* WHAT THE TASK ASKS *
Copy every line of the records below where the word "each" occurs.

▼

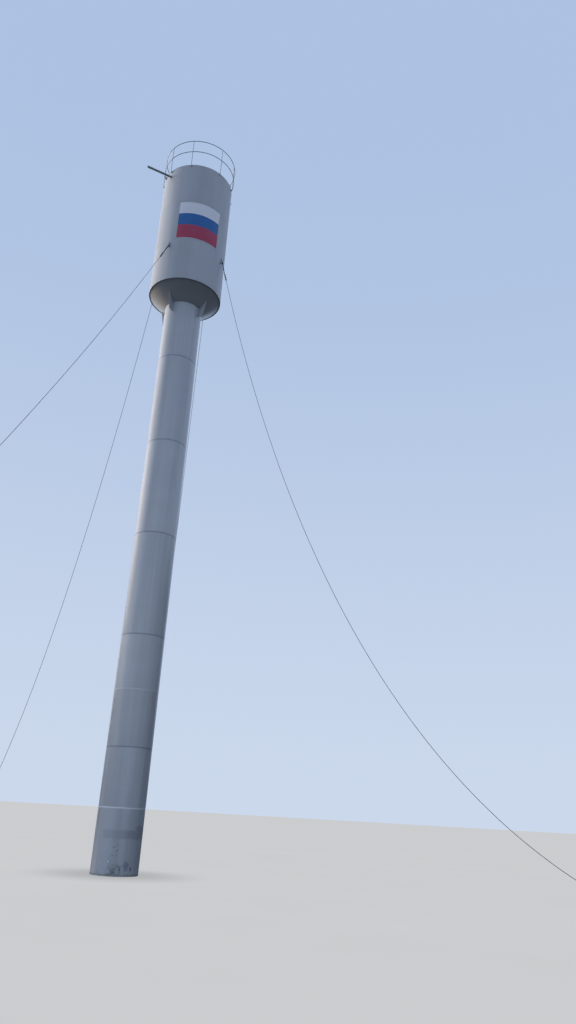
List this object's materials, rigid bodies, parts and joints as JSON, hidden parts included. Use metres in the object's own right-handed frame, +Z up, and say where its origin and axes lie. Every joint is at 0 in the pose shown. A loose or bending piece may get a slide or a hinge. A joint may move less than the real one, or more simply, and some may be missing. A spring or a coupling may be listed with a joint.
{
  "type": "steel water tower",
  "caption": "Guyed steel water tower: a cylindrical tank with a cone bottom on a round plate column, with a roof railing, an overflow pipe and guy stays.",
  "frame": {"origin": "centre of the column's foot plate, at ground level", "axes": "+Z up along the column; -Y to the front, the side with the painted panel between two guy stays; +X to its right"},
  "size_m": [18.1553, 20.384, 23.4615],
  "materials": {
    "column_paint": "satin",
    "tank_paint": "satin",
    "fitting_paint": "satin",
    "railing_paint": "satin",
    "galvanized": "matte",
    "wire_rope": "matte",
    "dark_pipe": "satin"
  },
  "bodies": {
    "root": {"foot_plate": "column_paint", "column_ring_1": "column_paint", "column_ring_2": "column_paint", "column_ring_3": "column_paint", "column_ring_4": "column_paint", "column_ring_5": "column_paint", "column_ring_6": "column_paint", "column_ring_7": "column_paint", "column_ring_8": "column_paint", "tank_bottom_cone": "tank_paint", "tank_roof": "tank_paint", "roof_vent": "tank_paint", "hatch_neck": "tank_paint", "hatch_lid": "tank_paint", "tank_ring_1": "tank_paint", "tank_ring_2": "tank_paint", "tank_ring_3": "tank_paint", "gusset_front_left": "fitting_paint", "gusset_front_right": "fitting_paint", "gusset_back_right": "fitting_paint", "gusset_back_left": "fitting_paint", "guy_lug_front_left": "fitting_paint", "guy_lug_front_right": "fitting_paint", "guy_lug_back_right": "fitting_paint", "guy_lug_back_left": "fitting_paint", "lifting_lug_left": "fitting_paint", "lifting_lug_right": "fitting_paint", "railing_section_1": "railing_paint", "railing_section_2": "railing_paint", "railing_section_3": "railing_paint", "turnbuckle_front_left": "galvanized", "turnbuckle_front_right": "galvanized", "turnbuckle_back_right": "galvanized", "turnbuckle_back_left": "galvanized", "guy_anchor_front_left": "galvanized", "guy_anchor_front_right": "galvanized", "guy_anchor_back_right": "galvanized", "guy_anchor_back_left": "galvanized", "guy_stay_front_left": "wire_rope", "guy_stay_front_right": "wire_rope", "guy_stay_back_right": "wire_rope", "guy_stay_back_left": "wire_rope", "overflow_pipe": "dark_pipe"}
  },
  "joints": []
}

▲
▼

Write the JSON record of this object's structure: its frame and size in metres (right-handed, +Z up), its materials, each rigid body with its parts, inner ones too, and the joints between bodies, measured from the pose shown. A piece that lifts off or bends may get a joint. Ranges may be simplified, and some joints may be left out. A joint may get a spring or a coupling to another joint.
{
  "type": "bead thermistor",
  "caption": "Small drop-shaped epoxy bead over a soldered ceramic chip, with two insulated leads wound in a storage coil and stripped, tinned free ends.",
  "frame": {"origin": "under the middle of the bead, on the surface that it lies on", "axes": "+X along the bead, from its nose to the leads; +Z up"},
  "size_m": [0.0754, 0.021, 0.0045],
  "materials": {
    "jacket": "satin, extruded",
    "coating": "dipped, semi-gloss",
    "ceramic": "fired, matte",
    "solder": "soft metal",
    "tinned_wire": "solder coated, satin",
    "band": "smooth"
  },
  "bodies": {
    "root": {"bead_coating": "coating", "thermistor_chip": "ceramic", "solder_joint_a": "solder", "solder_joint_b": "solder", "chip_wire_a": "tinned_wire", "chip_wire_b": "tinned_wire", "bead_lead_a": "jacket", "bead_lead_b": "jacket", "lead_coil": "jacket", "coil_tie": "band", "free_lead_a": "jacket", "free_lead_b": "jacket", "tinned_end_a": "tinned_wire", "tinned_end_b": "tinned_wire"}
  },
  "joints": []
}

▲
▼

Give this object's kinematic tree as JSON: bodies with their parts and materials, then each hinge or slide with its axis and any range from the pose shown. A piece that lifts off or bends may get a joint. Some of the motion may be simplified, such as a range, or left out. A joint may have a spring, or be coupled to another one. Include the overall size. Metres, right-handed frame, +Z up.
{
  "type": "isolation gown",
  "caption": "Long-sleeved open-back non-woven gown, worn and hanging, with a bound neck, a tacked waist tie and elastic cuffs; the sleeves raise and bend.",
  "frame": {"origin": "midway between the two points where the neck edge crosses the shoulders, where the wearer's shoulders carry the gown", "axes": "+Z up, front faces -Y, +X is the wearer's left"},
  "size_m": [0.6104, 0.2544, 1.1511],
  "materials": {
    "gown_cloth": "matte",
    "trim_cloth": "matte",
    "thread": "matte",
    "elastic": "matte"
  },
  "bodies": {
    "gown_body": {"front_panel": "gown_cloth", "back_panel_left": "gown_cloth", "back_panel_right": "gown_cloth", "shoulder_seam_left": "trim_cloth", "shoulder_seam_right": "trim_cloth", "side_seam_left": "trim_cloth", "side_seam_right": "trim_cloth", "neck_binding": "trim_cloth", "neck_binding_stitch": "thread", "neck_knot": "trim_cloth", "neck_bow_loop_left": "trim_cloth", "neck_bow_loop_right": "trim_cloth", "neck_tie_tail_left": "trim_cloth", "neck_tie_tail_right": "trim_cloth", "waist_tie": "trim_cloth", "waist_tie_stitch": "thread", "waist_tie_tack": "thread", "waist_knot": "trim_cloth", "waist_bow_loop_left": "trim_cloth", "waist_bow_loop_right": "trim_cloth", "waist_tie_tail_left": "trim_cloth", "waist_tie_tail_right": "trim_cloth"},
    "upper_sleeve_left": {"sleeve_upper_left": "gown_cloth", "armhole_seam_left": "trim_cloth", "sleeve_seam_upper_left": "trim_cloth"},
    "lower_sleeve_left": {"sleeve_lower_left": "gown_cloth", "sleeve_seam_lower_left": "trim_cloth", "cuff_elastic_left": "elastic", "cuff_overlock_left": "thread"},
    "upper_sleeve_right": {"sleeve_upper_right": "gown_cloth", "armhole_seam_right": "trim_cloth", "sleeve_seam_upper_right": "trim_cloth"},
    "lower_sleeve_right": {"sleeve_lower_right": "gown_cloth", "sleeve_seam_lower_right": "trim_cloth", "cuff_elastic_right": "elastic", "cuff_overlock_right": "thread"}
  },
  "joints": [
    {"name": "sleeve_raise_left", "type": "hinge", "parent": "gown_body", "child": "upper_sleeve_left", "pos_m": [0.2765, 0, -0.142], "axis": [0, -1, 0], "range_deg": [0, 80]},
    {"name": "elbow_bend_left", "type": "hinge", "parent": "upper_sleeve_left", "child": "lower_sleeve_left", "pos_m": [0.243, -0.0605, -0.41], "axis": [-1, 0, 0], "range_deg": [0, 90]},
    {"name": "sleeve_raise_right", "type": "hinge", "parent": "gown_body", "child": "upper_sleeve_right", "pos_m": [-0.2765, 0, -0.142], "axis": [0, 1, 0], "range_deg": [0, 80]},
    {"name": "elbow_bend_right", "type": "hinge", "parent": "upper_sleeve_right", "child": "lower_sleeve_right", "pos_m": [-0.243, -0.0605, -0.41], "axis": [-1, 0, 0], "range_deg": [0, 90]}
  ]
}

▲

* EXERCISE RESPONSE *
Write the JSON record of this object's structure: its frame and size in metres (right-handed, +Z up), its materials, each rigid body with its parts, inner ones too, and the joints between bodies, measured from the pose shown. A piece that lifts off or bends may get a joint. Ranges may be simplified, and some joints may be left out. A joint may get a spring or a coupling to another joint.
Give this object's kinematic tree as JSON: bodies with their parts and materials, then each hinge or slide with its axis and any range from the pose shown. A piece that lifts off or bends may get a joint. Some of the motion may be simplified, such as a range, or left out. A joint may have a spring, or be coupled to another one. Include the overall size. Metres, right-handed frame, +Z up.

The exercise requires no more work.